Sunday, October 06, 2013

Hard cases make bad law

There's a saying, "hard cases make bad law", which means that an extreme example is not the best thing to react to - it is better to consider moderate examples, because the consideration will cover so many more instances.

On the internet, the hard cases make angered click bait. There is an infinity of issues that don't have a mathematical, provable solution. The big ones include abortion, whether welfare is a moral hazard or a necessary safeguard for the temporarily inconvenienced, and whether quantitative easing will lead to a recovery or to hyperinflation.

Apart from these major arguments (and the perennial evolution vs. creation, which is obviously well settled and totally over, but is refought on a daily basis), there are a million minor arguments with no right answer. On boing boing yesterday, for instance, a post on Miley Cyrus' response to an open letter from Sinead O'Connor dived into circularity within a few comments. At issue, such fundamental concepts as defining saying "Don't be a prostitute" as slut-shaming and individual viewpoints as data points, such as whether Miley Cyrus is being cynically exploited by others for money, or whether she is expressing her young and apparently thrush-tongued sexuality. Now we are 163 comments in and there's no sign of agreement.

For what it's worth, my own opinion is that Miley Cyrus is an operative of the media, and wiggling her arse and sticking her tongue out are not protected speech, because they are not either "an expression of her sexuality" (which is, according to the posters on the boing boing thread, inviolate, at least to feminists) or an artistic expression (which has freedom under the Constitution), they are advertisements for a product, which are regulated as commerce and also subject to the usual common decency rules. (And the "if you don't like it, don't watch it" rule, which applies to me, but less so to minors, who are not considered capable of making some decisions.) As such, asking her to consider not being a prostitute is not "slut-shaming" - and since when was a slut a prostitute anyway? - it's the modern equivalent of appeal to the hippy concept of "not selling out", man.  Although authenticity is a loose and slippery concept, the opposite, the antonym, is generally "doing something for the money" and it appears that O'Connor is asking Cyrus to stop selling out.

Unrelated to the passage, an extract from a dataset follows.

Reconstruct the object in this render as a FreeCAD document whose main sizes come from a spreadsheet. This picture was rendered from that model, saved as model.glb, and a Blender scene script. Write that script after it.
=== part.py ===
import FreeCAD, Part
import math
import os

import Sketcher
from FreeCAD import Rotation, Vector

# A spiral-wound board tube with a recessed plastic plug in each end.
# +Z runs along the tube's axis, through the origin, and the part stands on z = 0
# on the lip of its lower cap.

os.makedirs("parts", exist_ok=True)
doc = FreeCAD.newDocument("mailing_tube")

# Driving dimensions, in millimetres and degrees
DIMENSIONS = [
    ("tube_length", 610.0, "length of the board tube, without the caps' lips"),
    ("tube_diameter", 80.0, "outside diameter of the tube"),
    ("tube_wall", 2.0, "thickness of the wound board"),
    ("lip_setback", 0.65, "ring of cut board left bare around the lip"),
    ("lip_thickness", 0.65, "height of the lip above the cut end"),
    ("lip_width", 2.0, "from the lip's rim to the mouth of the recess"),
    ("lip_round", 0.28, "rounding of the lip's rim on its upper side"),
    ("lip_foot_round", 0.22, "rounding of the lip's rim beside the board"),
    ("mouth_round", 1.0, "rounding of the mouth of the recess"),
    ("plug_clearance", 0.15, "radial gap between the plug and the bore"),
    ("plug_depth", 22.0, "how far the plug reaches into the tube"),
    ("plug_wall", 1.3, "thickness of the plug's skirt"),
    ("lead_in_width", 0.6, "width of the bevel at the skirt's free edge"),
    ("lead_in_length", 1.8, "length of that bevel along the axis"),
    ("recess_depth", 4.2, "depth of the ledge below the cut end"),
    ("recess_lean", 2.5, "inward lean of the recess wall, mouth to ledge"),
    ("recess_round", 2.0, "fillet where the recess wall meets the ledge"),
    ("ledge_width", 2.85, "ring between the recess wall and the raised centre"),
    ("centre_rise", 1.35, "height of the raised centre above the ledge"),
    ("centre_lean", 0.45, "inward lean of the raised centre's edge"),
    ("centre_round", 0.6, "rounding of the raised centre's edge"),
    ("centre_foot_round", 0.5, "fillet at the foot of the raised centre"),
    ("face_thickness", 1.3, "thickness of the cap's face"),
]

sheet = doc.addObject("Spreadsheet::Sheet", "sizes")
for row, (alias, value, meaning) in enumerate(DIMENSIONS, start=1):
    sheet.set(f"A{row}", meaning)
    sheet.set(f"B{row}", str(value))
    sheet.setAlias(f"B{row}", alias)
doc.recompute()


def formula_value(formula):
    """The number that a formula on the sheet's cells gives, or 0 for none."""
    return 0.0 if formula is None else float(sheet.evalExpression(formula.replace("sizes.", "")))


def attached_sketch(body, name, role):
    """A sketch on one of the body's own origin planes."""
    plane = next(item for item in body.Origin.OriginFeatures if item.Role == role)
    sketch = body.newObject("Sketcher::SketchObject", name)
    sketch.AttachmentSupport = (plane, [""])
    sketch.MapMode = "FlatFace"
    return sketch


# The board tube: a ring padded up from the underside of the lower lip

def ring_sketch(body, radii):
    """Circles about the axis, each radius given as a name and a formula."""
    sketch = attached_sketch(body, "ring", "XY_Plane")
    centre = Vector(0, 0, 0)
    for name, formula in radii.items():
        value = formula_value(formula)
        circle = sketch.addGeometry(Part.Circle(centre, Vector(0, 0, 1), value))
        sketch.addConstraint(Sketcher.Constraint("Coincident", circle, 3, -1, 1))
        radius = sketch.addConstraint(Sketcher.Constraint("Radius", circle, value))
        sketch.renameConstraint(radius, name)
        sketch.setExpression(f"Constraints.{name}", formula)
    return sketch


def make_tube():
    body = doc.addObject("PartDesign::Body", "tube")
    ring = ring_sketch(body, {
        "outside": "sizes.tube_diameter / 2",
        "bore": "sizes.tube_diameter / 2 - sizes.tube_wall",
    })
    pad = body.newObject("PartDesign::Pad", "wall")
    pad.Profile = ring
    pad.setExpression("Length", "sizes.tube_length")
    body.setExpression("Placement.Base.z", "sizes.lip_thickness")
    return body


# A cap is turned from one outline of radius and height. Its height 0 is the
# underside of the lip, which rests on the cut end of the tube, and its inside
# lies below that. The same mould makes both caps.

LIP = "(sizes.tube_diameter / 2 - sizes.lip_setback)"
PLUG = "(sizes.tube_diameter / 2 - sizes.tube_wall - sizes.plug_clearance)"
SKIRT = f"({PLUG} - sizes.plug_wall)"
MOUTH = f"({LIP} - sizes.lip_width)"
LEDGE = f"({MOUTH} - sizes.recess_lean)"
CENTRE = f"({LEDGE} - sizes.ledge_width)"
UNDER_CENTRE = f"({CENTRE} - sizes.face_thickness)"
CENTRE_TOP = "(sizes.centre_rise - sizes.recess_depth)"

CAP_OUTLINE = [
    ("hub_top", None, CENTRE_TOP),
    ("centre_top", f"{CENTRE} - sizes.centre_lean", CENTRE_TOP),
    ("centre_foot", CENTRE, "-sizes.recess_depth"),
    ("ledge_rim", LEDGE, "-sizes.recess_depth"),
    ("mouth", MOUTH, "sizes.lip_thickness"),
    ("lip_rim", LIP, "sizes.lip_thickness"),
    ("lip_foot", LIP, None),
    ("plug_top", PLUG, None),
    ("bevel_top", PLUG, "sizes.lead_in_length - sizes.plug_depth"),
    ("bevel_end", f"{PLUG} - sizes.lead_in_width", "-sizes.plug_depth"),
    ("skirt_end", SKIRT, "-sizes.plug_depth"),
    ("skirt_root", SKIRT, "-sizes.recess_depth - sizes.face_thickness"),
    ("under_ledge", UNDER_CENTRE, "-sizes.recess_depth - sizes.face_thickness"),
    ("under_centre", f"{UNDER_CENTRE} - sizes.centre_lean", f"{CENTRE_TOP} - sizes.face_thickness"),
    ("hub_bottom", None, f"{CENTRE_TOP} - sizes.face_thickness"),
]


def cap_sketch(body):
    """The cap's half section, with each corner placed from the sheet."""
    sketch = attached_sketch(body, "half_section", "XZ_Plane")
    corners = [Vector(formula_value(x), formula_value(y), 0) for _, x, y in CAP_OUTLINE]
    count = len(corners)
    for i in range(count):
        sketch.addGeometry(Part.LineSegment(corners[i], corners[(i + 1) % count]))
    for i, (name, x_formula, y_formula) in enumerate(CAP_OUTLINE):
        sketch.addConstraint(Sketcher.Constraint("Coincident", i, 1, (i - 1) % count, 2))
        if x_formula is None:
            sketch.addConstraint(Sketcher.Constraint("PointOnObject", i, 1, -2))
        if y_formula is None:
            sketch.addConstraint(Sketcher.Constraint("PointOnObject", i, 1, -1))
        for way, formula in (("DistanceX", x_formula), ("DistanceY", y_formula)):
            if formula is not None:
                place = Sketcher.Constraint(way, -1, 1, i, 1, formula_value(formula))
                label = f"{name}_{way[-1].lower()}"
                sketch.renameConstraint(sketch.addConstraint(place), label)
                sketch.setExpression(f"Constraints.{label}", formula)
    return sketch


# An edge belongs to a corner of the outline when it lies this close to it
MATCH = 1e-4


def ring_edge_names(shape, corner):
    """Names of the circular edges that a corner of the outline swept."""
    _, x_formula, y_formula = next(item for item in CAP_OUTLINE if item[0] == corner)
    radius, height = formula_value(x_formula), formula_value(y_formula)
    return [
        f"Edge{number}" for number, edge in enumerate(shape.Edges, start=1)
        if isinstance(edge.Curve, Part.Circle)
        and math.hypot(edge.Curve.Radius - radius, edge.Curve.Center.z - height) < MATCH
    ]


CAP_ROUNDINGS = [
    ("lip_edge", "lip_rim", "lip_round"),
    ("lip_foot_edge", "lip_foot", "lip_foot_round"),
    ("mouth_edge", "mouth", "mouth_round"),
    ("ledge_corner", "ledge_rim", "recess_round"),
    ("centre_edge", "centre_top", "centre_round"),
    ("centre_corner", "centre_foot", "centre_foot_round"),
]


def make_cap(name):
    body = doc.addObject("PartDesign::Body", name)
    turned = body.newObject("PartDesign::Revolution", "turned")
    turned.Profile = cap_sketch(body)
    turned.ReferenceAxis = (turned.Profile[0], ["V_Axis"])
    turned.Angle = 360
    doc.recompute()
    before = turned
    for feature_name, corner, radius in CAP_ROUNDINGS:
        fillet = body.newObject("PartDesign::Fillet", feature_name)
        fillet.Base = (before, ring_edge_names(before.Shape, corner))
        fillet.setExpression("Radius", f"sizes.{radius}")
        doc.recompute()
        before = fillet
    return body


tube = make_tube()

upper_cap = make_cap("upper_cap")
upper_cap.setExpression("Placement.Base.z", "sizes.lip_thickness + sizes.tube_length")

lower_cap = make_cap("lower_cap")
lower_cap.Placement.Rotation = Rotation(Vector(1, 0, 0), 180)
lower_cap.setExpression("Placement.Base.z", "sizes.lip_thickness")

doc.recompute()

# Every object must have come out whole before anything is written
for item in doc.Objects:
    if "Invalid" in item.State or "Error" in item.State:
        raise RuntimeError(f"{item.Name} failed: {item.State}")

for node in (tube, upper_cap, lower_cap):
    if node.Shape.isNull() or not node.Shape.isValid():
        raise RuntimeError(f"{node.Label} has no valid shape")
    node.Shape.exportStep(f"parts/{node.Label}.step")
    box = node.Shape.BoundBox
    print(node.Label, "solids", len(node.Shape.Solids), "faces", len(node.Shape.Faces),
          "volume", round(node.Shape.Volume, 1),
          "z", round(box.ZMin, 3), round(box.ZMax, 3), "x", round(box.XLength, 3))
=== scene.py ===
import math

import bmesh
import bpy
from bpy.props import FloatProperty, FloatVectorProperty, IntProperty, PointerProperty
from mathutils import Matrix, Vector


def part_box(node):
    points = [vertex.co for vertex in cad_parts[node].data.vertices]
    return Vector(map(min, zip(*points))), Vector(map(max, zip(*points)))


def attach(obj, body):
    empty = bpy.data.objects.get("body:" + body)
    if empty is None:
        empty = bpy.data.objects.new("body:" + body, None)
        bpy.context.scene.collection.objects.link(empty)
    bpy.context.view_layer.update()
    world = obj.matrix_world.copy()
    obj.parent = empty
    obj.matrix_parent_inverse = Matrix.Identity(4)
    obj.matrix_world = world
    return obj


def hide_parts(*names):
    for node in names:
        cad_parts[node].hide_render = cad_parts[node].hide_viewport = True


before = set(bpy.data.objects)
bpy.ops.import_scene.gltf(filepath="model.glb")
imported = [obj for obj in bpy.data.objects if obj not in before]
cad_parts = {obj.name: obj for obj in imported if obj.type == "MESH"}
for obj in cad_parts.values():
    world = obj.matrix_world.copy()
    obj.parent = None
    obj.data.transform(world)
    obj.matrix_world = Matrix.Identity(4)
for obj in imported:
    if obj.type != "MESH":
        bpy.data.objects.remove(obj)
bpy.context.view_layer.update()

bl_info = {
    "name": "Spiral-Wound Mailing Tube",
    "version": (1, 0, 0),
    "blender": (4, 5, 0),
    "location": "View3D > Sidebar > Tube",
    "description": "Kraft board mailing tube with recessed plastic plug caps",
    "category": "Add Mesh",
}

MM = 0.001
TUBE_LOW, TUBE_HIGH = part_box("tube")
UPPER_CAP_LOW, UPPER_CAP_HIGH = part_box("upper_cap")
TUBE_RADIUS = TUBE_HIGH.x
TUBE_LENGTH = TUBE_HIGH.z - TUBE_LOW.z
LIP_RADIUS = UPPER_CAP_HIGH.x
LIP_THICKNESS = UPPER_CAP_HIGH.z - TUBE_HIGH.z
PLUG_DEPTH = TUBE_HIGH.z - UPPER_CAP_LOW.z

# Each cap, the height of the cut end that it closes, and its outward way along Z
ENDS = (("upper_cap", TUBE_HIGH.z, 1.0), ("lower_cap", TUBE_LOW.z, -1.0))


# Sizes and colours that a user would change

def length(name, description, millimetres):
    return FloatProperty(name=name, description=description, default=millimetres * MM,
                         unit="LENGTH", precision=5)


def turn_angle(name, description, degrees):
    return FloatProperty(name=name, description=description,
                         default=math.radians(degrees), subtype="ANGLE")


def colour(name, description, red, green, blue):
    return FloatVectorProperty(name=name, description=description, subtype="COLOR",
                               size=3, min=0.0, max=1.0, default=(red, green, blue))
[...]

I'm a big reader of comments. I sometimes reply in comments, too, and then wonder why. Obviously no one will ever read it, with the possible, but not guaranteed, exception of the person I'm replying to, and after years of comment-reading experience I know that minds are rarely ever changed. Blogs/Papers that carry them use them as either free-content providers or as a source of repeat eyeballs for advertising.  More serious outlets like  Popular Science are against them because fighting in the comments section leads to polarization; which is to say, the angrier and more abusive the comments get, the more people's minds stay made up, and the less learning and understanding takes place.

Comments sections are where thoughts go to die. I read them because occasionally a couple of self-aware people have an exchange, but that's becoming more and more rare. YouTube is considering requiring real names on comments. Might make a difference. Doesn't on Facebook.

And I think I read them because I grew up on Usenet, where all posts were technically comments. One gigantic world-spanning mega-thread of comments, most of which were actually relevant in those far-off pre-astroturfing days.  Obviously, part of me wants to get back to the Golden Age when everyone who wrote into a thread about load carrying capacities of German WWII planes was an expert, not someone who wanted to remark that it was Obama's fault, or that Ron Paul was the solution or that they made $36 an hour following this one weird trick.

As the monument of these arguments, carved and modeled into consensus reality, Wikipedia is the Old Usenet set in stone. It's offspring are the toxic whims of the perpetually peeved.